The $9 million in new resources for the campus over the next three years will support increased financial aid for rural and lower-income students; further development of data tools to analyze and inform student success decision making; investments in academic and co-curricular improvements to support marginalized populations, faculty professional development, academic enrichment, and targeted interventions at the college and department level; and more. These efforts all integrate with the campus’s Courageous Strategic Transformation planning process, launched by President Joyce McConnell.
The campus’s student success initiatives saw good progress over five years, as overall campus diversity and graduation rates both rose consistently. In 2020-2021, 24% of graduating students (1,268 out of 5,371 graduates) were minoritized – up from 12% in 2011-12. In 2021, the campus recorded the highest number ever of racially minoritized and first-generation students earning degrees.
The university has continued to make progress, but as enrollment has boomed in recent years, equity gaps that were nearly closed have reopened, and the six-year graduation gap for students who entered in Fall of 2014 is now 4.8 percentage points. The Office of the Provost and Executive Vice President recently formed six student success work groups focused on closing gaps and improving retention rates. The expert teams are evaluating and reimagining processes and systems across the board, including academic advising and early intervention, curricular support and reform, the impact of the pandemic on students, additional financial aid, and other support structures and care models.
In 2019, CSU Pueblo and President Timothy Mottet launched their Vision 2028 plan, which aims over 10 years to transform the campus into the people’s university of the Southwest, a financially sustainable institution where graduates are equipped with the skills and experiences to contribute meaningfully to their families, communities, and work. The plan includes a focus on increased enrollment and expanded opportunities for students, with substantial investments in advising, student services, academic programs, internship and capstone experiences, career services, and more.
As of Fall 2020, the equity gap in graduation rates was 1.66%, while the gap in retention was 3.66%. While CSU Pueblo’s graduation rate for Hispanic students (35.3%) nearly mirrors that of the campus overall, (35.8%), white students continue to graduate at a higher rate – 38.2% for white students in general and 46.1% for white women. (Hispanic women at CSU Pueblo also surpass the overall graduation rate, at 37.6%). The $2.02 million in new resources for the campus over the next three years will support the Vision 2028 plan with expanded student support services and tutoring, increased financial aid, professional development around teaching and learning, enriched and expanded courses and curriculum, and a focus on reducing student costs for textbooks and other learning tools. Currently, 93% of CSU Pueblo students receive some type of financial aid.

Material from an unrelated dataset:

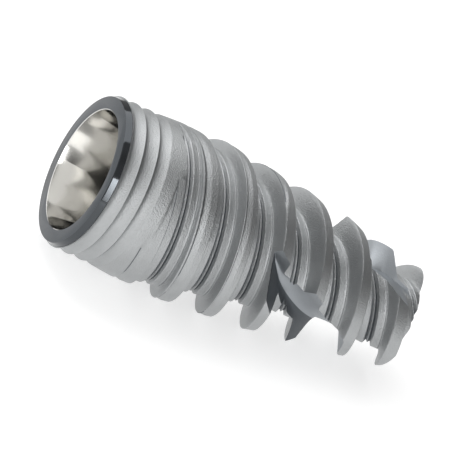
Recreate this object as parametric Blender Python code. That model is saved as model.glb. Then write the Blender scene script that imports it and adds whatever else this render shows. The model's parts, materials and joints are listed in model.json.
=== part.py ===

A major area of emphasis will be CSU Pueblo’s Discovery Scholars program, which places students into mentored research experiences early in their undergraduate program.
With the leadership of President Pamela Toney, CSU Global plans to internally fund efforts that will reduce equity gaps in retention and graduation by half over the next three years. At the undergraduate, bachelor’s degree level, there is currently a 7.3% gap in graduation rates between majority and minoritized students, and a 4.9% gap in retention rates.
More than half of CSU Global students currently receive financial aid.